| Exercise details |
Lines that hold the word "with" should be located and copied.

| Given information |
════════════════════

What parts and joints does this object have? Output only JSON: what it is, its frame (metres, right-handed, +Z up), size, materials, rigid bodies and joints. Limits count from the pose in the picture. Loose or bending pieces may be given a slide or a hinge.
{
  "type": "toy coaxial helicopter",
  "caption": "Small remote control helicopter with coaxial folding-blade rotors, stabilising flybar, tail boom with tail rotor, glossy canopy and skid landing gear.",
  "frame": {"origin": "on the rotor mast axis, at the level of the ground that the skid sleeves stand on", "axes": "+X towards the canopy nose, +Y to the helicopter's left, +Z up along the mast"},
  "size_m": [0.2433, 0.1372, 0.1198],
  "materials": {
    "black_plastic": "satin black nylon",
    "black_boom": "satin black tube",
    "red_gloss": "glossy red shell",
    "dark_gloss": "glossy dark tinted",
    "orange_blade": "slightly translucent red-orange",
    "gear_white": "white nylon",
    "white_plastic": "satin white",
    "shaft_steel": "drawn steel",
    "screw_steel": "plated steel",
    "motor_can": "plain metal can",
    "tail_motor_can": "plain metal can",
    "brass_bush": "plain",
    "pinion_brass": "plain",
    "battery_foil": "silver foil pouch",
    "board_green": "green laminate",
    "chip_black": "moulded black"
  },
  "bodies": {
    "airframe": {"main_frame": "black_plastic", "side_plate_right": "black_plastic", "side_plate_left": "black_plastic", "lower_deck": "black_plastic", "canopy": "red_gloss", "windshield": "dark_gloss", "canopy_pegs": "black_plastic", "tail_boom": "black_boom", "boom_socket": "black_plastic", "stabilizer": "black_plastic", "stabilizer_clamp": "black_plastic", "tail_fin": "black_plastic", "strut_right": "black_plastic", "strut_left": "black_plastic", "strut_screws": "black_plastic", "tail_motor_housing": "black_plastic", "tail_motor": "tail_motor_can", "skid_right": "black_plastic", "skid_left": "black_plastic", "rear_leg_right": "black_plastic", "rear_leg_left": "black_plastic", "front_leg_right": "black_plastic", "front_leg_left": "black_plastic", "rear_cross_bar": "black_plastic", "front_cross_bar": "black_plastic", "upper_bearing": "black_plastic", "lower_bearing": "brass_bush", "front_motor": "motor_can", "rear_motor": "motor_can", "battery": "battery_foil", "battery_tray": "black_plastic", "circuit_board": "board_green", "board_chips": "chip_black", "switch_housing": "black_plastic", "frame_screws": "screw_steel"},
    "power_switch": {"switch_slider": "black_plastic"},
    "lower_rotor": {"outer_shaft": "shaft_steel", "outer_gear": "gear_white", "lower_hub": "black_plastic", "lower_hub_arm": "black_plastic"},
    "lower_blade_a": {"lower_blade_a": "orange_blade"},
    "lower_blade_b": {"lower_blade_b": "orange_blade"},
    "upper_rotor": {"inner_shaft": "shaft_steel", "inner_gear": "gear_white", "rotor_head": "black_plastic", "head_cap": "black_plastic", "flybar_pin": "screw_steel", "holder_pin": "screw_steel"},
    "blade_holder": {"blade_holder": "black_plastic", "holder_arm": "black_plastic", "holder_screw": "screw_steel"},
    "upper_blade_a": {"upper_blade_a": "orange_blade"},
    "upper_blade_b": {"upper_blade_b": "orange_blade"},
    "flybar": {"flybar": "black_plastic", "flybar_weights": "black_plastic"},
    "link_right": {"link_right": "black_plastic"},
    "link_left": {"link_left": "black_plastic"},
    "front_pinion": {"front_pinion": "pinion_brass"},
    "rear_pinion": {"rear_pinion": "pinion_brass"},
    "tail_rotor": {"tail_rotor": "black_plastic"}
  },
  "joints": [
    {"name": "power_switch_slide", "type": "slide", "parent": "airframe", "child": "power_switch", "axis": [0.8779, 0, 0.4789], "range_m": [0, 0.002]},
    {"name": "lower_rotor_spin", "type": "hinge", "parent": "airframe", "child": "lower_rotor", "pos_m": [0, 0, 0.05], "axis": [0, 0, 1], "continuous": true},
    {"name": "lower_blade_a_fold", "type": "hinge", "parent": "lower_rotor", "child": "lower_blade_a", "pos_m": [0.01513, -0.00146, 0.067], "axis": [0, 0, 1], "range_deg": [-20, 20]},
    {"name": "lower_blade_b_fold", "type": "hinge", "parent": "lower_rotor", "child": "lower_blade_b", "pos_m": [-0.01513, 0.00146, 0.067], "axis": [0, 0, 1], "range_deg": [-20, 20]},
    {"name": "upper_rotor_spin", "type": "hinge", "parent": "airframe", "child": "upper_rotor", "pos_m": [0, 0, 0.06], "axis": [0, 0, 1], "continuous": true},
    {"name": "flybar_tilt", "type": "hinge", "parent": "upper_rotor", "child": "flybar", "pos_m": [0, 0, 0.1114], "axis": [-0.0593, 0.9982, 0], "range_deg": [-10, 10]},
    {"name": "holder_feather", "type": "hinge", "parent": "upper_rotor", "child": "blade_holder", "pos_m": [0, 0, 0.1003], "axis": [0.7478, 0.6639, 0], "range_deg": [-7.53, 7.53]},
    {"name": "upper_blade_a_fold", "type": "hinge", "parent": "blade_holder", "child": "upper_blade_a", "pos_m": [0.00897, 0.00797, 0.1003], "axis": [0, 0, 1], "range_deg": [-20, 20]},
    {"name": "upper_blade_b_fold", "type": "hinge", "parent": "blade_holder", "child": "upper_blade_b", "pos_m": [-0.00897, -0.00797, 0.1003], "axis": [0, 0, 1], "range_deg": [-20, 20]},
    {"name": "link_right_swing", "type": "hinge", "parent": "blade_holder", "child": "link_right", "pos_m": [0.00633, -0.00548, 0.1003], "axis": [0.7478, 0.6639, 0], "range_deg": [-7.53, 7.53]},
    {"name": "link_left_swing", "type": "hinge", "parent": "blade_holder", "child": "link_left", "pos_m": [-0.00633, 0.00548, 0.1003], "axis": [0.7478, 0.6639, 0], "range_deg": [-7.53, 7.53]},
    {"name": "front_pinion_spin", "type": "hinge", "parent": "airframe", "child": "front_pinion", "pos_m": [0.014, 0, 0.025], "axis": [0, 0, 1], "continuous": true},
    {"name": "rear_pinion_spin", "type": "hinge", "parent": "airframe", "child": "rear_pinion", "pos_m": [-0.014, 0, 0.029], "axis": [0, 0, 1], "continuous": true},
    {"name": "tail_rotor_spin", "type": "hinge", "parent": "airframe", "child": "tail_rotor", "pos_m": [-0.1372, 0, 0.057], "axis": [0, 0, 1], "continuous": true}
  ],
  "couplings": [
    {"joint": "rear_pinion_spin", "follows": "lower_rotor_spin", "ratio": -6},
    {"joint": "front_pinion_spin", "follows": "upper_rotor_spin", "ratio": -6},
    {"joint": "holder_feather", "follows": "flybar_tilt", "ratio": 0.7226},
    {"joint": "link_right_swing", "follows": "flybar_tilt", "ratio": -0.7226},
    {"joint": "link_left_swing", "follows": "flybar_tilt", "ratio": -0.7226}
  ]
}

════════════════════

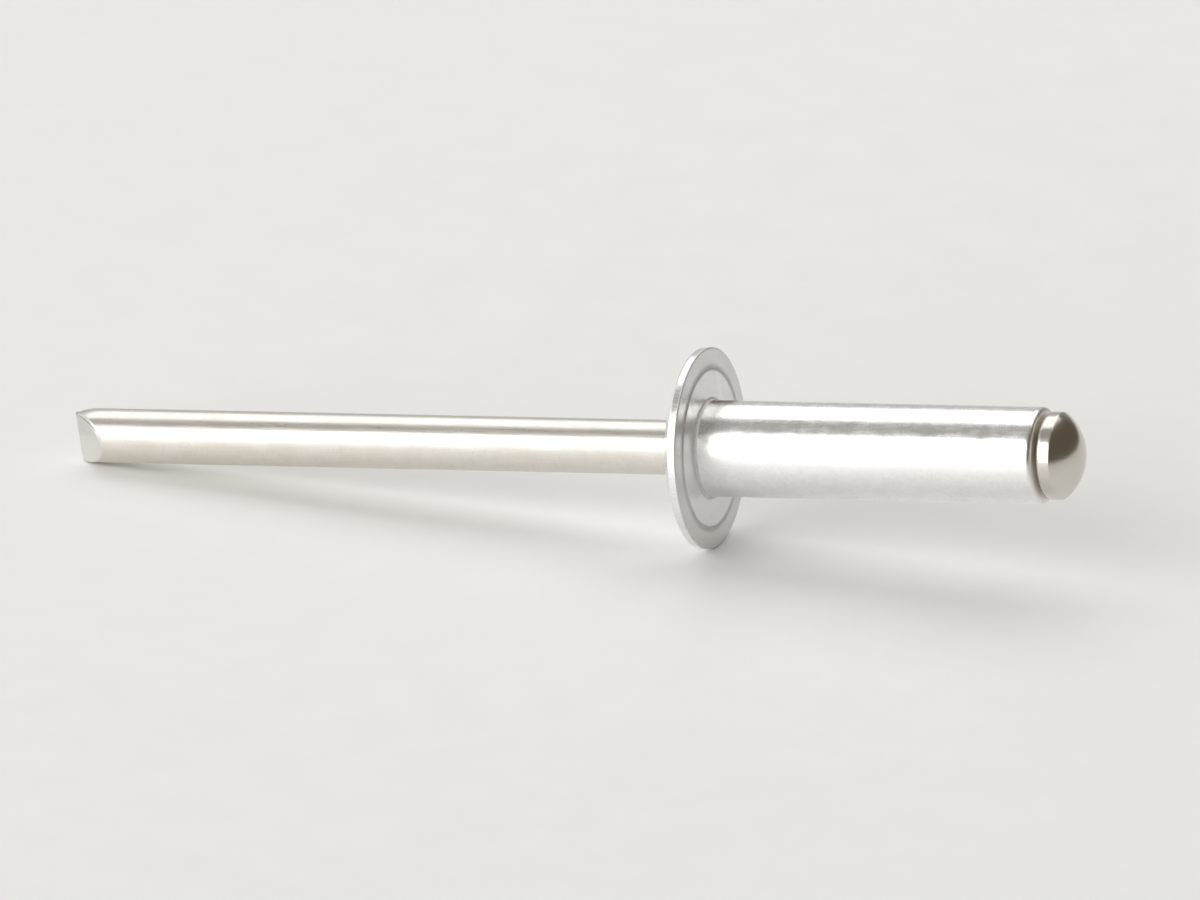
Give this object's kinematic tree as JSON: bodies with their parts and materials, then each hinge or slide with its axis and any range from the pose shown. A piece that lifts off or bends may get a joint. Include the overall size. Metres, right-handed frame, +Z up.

════════════════════

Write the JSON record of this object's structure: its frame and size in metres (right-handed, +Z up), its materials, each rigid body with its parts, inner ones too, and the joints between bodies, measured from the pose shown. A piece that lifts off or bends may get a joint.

════════════════════

| Full solution |
  "caption": "Small remote control helicopter with coaxial folding-blade rotors, stabilising flybar, tail boom with tail rotor, glossy canopy and skid landing gear.",
Give this object's kinematic tree as JSON: bodies with their parts and materials, then each hinge or slide with its axis and any range from the pose shown. A piece that lifts off or bends may get a joint. Include the overall size. Metres, right-handed frame, +Z up.
Write the JSON record of this object's structure: its frame and size in metres (right-handed, +Z up), its materials, each rigid body with its parts, inner ones too, and the joints between bodies, measured from the pose shown. A piece that lifts off or bends may get a joint.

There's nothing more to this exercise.